Additional Favorite Tracks
Other personal favorite tracks from this early era include:
I Should Have Known Better
If I Fell
Tell Me Why
No Reply
I'll Follow The Sun

This Day in Beatles History: August 3, 1963 - The Beatles play their final gig at The Cavern Club - exactly two years and one day after their residency began there. It was their (incredible) 274th gig there, but by this time, they had two Number 1 singles and a Number 1 album, and they had outgrown the place in every sense. They hadn't played Liverpool for two months and not the Cavern for four, and tickets sold out in just 30 minutes a couple of weeks prior. No set list exists which captures the run down of the show, and there were no show reports on it, because it was just another Beatles show at the Cavern - no one realized the significance at the time. It was so hot that night that the lights blew more than once. After they finished their show, they were gone for good: lights out on their Cavern years!

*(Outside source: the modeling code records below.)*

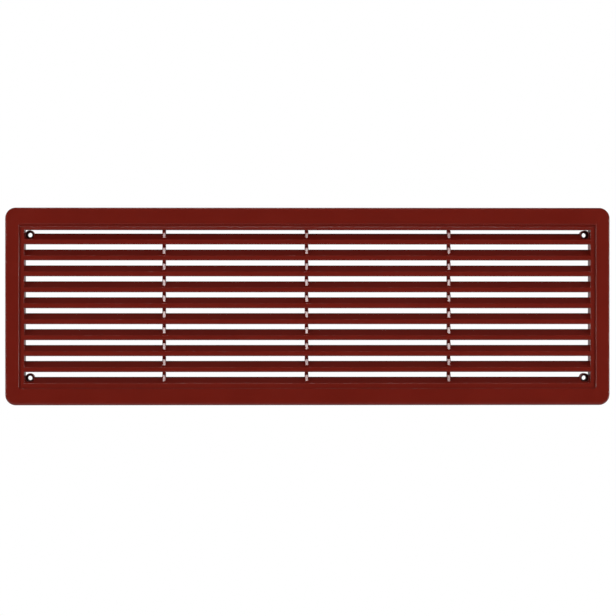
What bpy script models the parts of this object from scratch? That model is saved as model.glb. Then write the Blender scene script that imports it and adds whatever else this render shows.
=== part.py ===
"""Door ventilation grille with fixed louvre slats, as the separate pieces of its assembly.

Metres, +Z up, X along the width. The front faces -Y. The plane Y = 0 is the back of the
flange, which bears on the door, and the origin is the middle of the grille on that plane.
"""

import math

import bmesh
import bpy
from mathutils import Matrix, Vector

MM = 0.001

# Louvre slats: an upright nose in front and an inclined blade behind it
SLAT_COUNT = 9
SLAT_PITCH = 10.55 * MM
NOSE_HEIGHT = 3.05 * MM
NOSE_THICKNESS = 1.6 * MM
NOSE_ROUNDING = 0.7 * MM
BLADE_DEPTH = 6.6 * MM
BLADE_RISE = 4.15 * MM
BLADE_THICKNESS = 1.6 * MM
TENON_LENGTH = 1.0 * MM

# Opening in the face frame, measured at the land
OPENING_WIDTH = 375.3 * MM
HEAD_GAP = 2.4 * MM

# Face frame: flange, rim and recessed land
FLANGE_SIDE = 8.9 * MM
FLANGE_TOP = 11.1 * MM
CORNER_RADIUS = 7.0 * MM
FLANGE_ROUNDING = 1.3 * MM
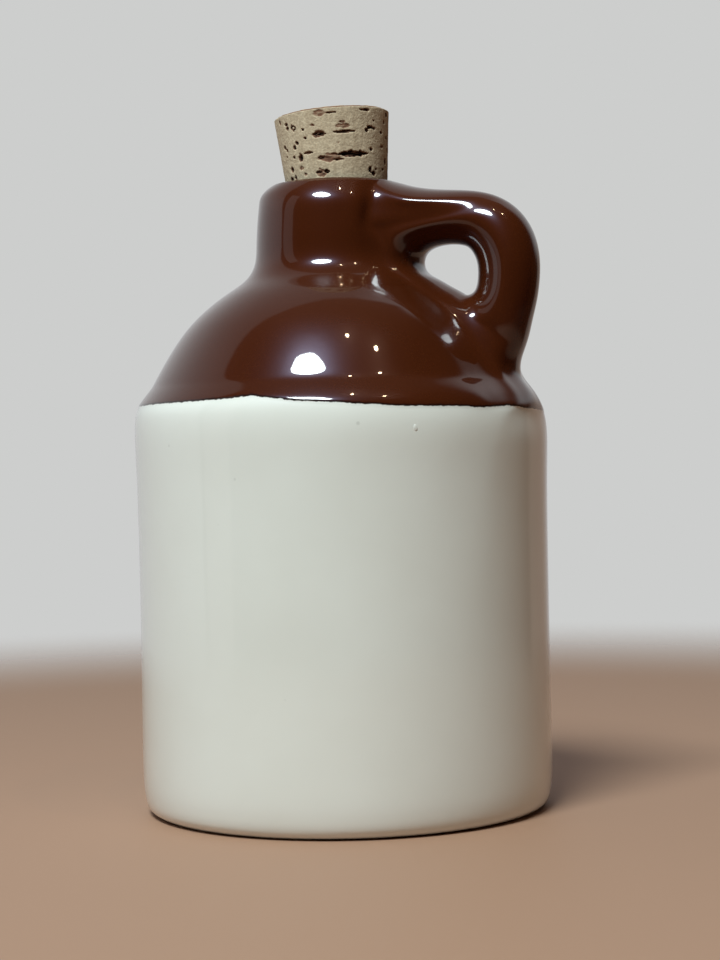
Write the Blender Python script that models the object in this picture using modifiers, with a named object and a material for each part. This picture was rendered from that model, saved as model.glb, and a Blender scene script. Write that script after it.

Bonus Material: Movie Night with A Hard Day's Night! If you like the early period of The Beatles, then you must certainly like their film debut made at the height of Beatlemania! We celebrated the start of Beatles week by watching our copy of the 2002 collector's edition, and it's always a joy to see them truly enjoying themselves and their puckish humor to the fullest extent, back in the day when the music was all delights and they were always smiling, before all the scowls and exhausted, haggard looks of the latter days. Ironically, in a review on August 7, 1964, Time magazine dismissed the movie as "rubbish to be avoided at all costs," and yet Time now ranks the movie as one of the 100 Best All-Time Films!

\m/ (`°_°´) \m/

*(Damn! I've been planning this one for a few months and really wanted to get this kicked off on time, but I just can't seem to get here more than every other day lately, and now a cold on top of it all. Well, I hope you all will enjoy this as much as I am!)